Shorts can fit very differently based on height, weight, hip size, butt shape, thigh and waist measurement, and more. Add in fit preferences (baggy vs fitted) and one short could be someone’s favorite pair ever and another’s most uncomfortable (or unflattering) pair in the world.
So while I can’t say which women’s mountain bike shorts will be the winner for you, here are a few things to keep in mind when shopping:
Women’s mountain bike shorts come in a range of lengths from 7″ shorties to super long 14.5″+ baggies. Depending on your height and length preference, you can narrow down your options. For example, I’m pretty tall at 5’8 and I really like shorts that reach just past my knee, so a longer inseam is my preference.
If you want an inseam length that is tailored to your height, check out SHREDLY shorts. Their inseam lengths vary based on size.
Just like regular shorts and pants, mountain bike shorts will range in fit from figure-hugging to loose and baggy. Personally, I like something in the middle or erring on the loose side, but other women might prefer a tighter fit.
I will say that some shorts and brands cater more toward women with curvy or muscular builds while others do not. If you fall into the curvy category, be sure to look for a short that is constructed to fit that body type versus one that has more of a straight composition.
Most mountain bike shorts are made from polyester and some sort of elastic material like spandex, nylon, lycra, or elastane. If you want a short that stretches a bit while you pedal, be sure to look for ones that have a slightly higher percentage of stretchy material.
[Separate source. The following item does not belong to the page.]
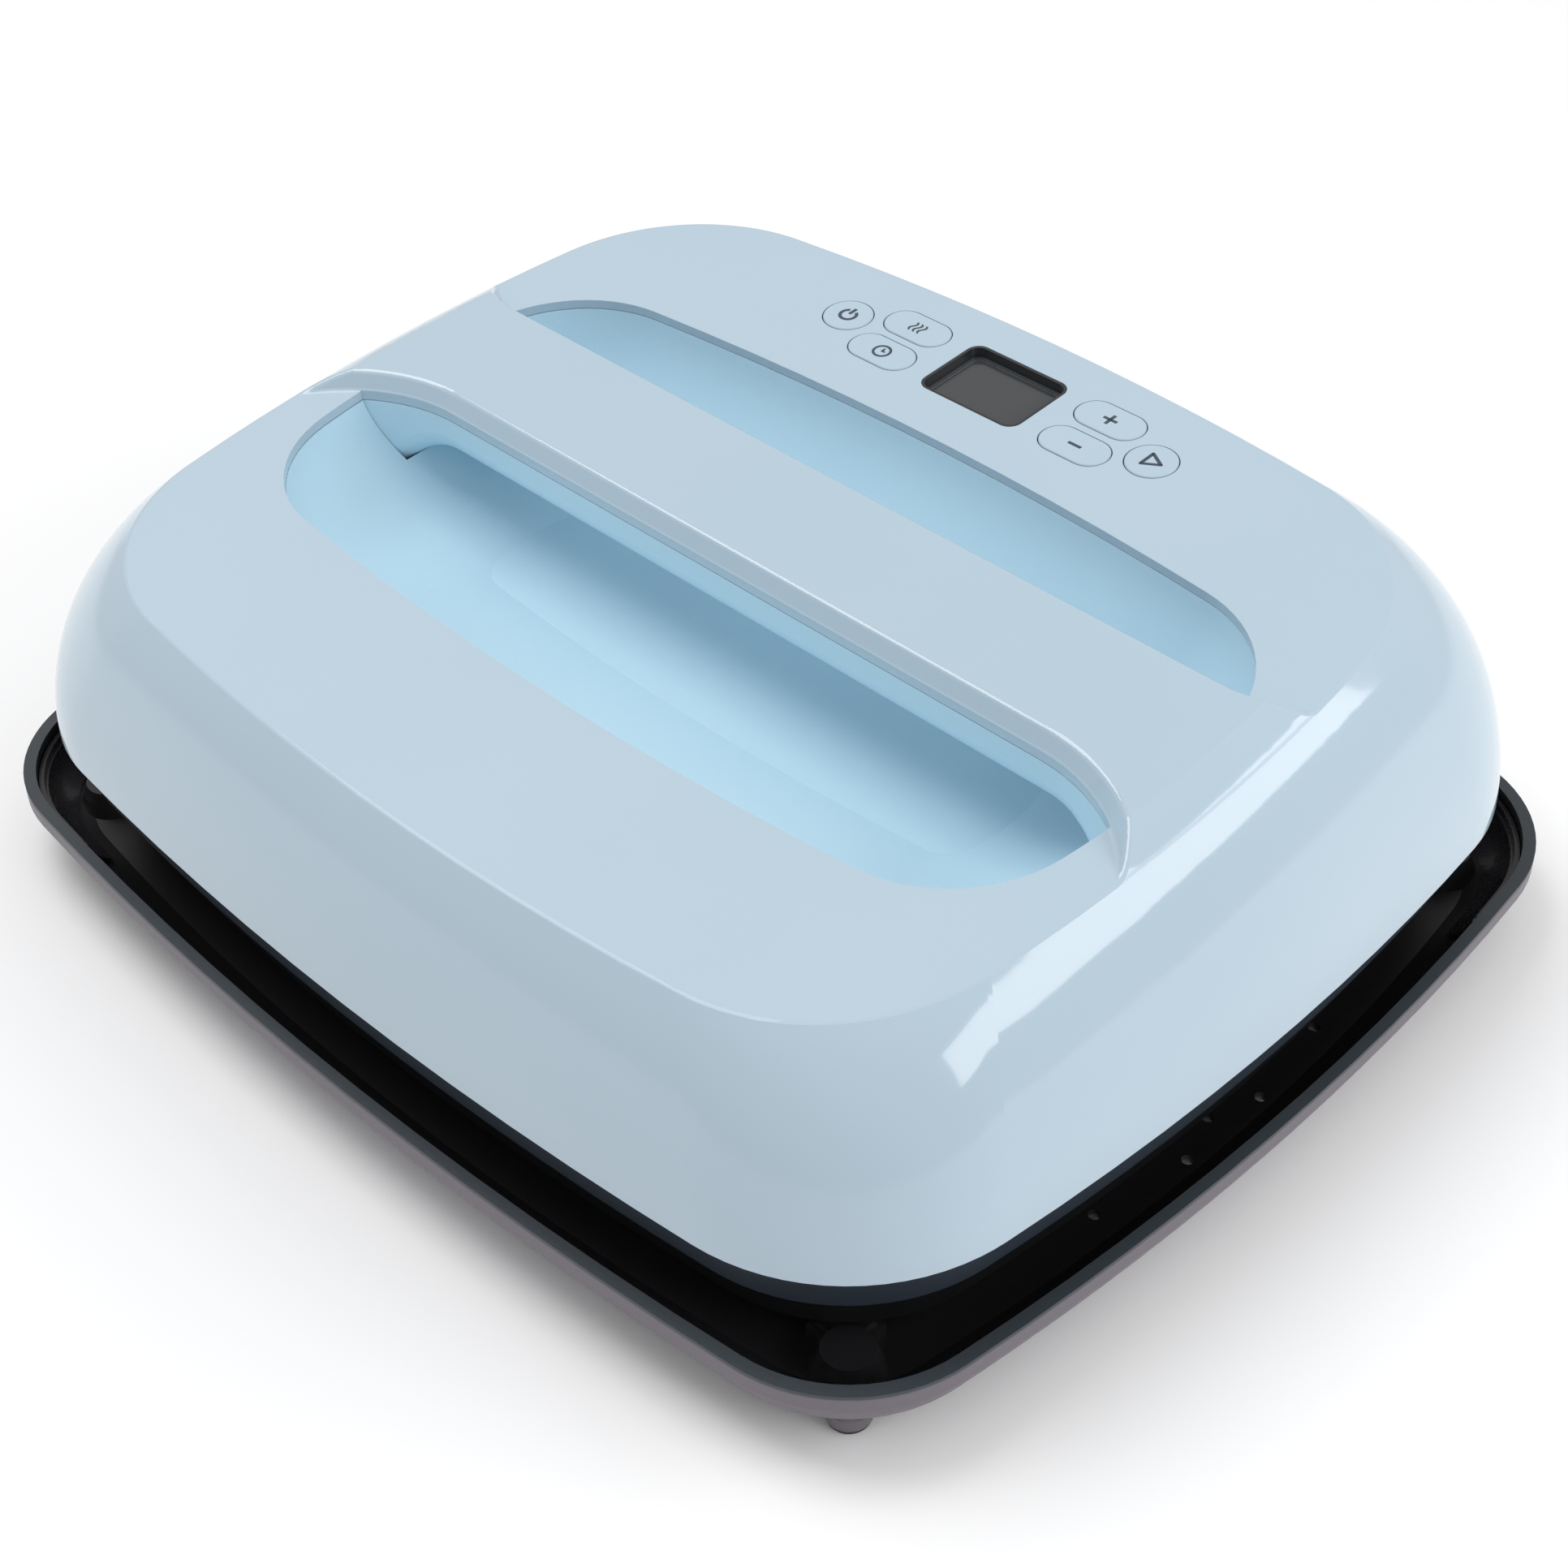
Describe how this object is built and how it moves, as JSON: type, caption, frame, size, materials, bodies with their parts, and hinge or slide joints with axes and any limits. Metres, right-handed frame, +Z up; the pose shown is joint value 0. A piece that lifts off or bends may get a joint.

To get the best fit for a variety of body types, most women’s mountain bike shorts come with an adjustment at the waist. This could be velcro, buttons, waist straps, or even a belt. Shorts that don’t have an adjustable waist, are less versatile when it comes to getting a good fit.
Water repellant finish
If you’ll be riding in wet conditions, some mountain bike shorts are designed with a DWR (durable water-repellant) finish. If this is important to you, check to see whether a short has a weather-resistant coating before buying.